Antecedents and Consequences of Work-Family Conflict and Family-Work Conflict Among Frontline Employees in Turkish Hotels
The IUP Journal of Management Research, Vol. XII, No. 4, October 2013, pp. 39-55
Posted: 3 Jun 2014
Date Written: June 3, 2014
Work and family are two important roles the integrating and balancing of which is very difficult. Work-Family Conflict (WFC) and Family-Work Conflict (FWC) have been found to be two independent but correlated constructs that impact time, strain and behaviors of individuals in these two roles. An increasing number of both men and women report higher levels of WFC. This paper examines the potential antecedents and consequences of WFC and FWC in a large sample of frontline service workers in the hospitality sector in Turkey using anonymously completed questionnaires. The sample generally worked very long hours.
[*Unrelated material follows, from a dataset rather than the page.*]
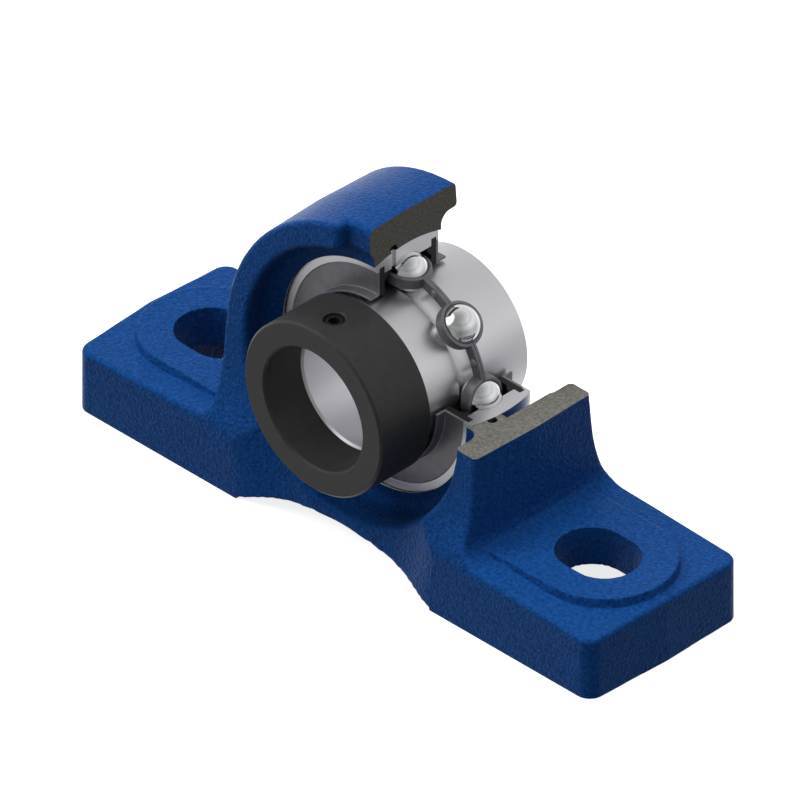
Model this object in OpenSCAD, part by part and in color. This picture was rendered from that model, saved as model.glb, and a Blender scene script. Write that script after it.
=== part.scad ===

The findings revealed that WFC and FWC were significantly and positively correlated. The results indicated higher levels of WFC than FWC, but the levels of both were moderate, which is surprising given the long hours worked. Frontline workers with a responsibility of supervising others and those at higher organizational levels reported higher levels of WFC and FWC. Frontline workers reporting higher levels of WFC indicated greater job satisfaction and absorption, while frontline workers indicating lower levels of FWC reported higher levels of job satisfaction and vigor. The paper also provides suggestions for reducing work and family concerns and calls for more work-family research among employees in the tourism and hospitality sector.